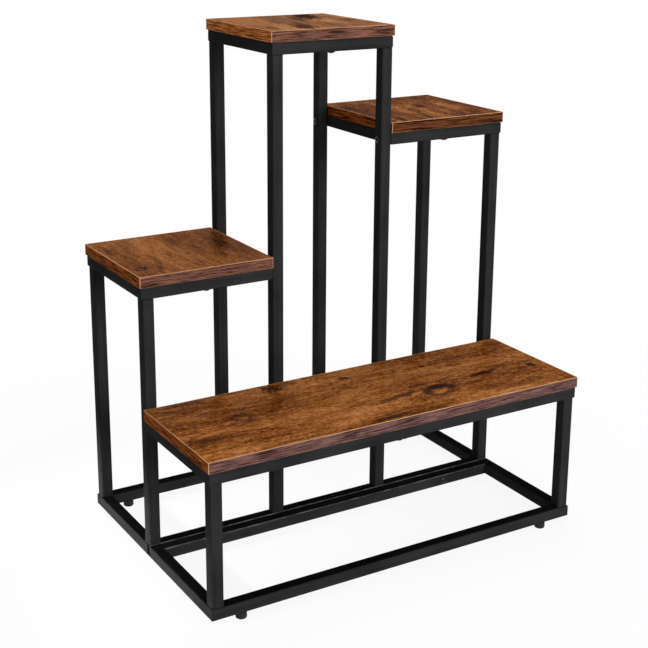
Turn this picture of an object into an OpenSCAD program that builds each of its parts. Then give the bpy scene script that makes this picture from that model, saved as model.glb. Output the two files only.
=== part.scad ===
// Tiered plant stand: a long low bench shelf in front of three towers of different height.
// Square steel tube, four laminated boards, four levelling feet. Sizes are in millimetres.
// The origin is on the floor, under the middle of the stand. X runs to the right, Y to the back.

/* [Tube] */
// Side of the square steel tube
tube = 20; // [18:0.5:25]
// Wall of the tube
wall = 1; // [0.8:0.1:1.5]
// Outer radius of the tube's corners
corner_r = 2.5; // [1.8:0.1:3]

/* [Plan] */
// Width of the left tower, and of the right tower
side_tower_w = 232; // [160:1:300]
// Width of the centre tower, over its legs
centre_tower_w = 226; // [160:1:300]
// Depth of the towers and of the rear base frame
tower_d = 226; // [160:1:300]
// Depth of the bench and of the front base frame
bench_d = 230; // [160:1:300]
// Gap between the two base frames
base_seam = 0.8; // [0.3:0.1:0.9]

/* [Legs] */
// Length of the bench's two legs
bench_leg_h = 200; // [120:1:300]
// Length of the left tower's two legs
left_leg_h = 418; // [360:1:500]
// Length of the right tower's two legs
right_leg_h = 620; // [540:1:700]
// Length of the centre tower's four legs
centre_leg_h = 782; // [740:1:900]
// How far a leg stands in from the outer edge of its frames
leg_inset = 1.5; // [0:0.1:3]
// Length of the threaded plug in each end of a leg
plug_len = 20; // [12:1:30]

/* [Boards] */
// Thickness of a board
board_t = 18; // [15:1:28]
// How far a board reaches past its frame on a free side
board_lip = 2.5; // [1:0.1:6]
// Gap between a board and the legs that it stops at
board_gap = 0.5; // [0.3:0.1:0.9]
// Thickness of the edge band round a board
band_t = 1; // [0.6:0.1:2]
// Chamfer along the outer edges of the band
band_chamfer = 0.5; // [0.2:0.1:0.6]
// Length of the threaded insert in a board
insert_len = 12; // [9:0.5:14]
// Outer diameter of the threaded insert
insert_d = 10; // [9:0.5:12]

/* [Feet] */
// Diameter of a foot's pad
foot_d = 18; // [14:0.5:24]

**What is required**
Print, please, the lines above from the very first through the one that holds "corner_r = 2.5; // [1.8:0.1:3]", both included, word for word and with nothing else.

**Exercise solution**
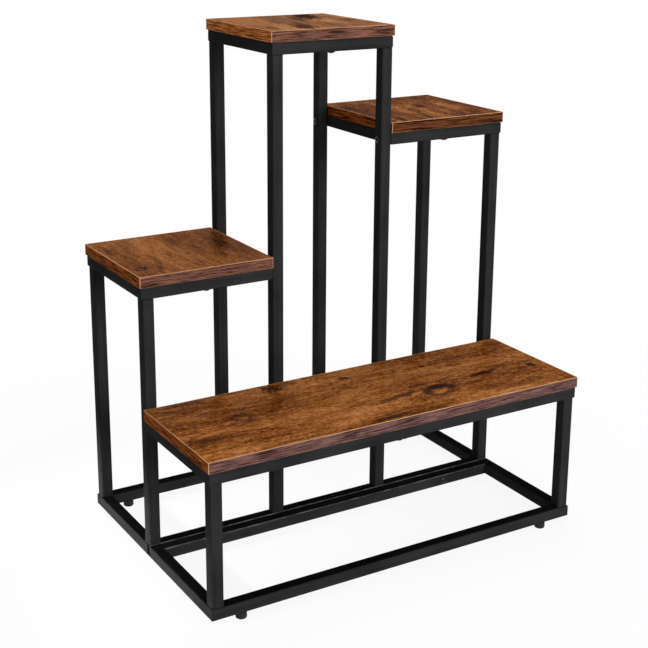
Turn this picture of an object into an OpenSCAD program that builds each of its parts. Then give the bpy scene script that makes this picture from that model, saved as model.glb. Output the two files only.
=== part.scad ===
// Tiered plant stand: a long low bench shelf in front of three towers of different height.
// Square steel tube, four laminated boards, four levelling feet. Sizes are in millimetres.
// The origin is on the floor, under the middle of the stand. X runs to the right, Y to the back.

/* [Tube] */
// Side of the square steel tube
tube = 20; // [18:0.5:25]
// Wall of the tube
wall = 1; // [0.8:0.1:1.5]
// Outer radius of the tube's corners
corner_r = 2.5; // [1.8:0.1:3]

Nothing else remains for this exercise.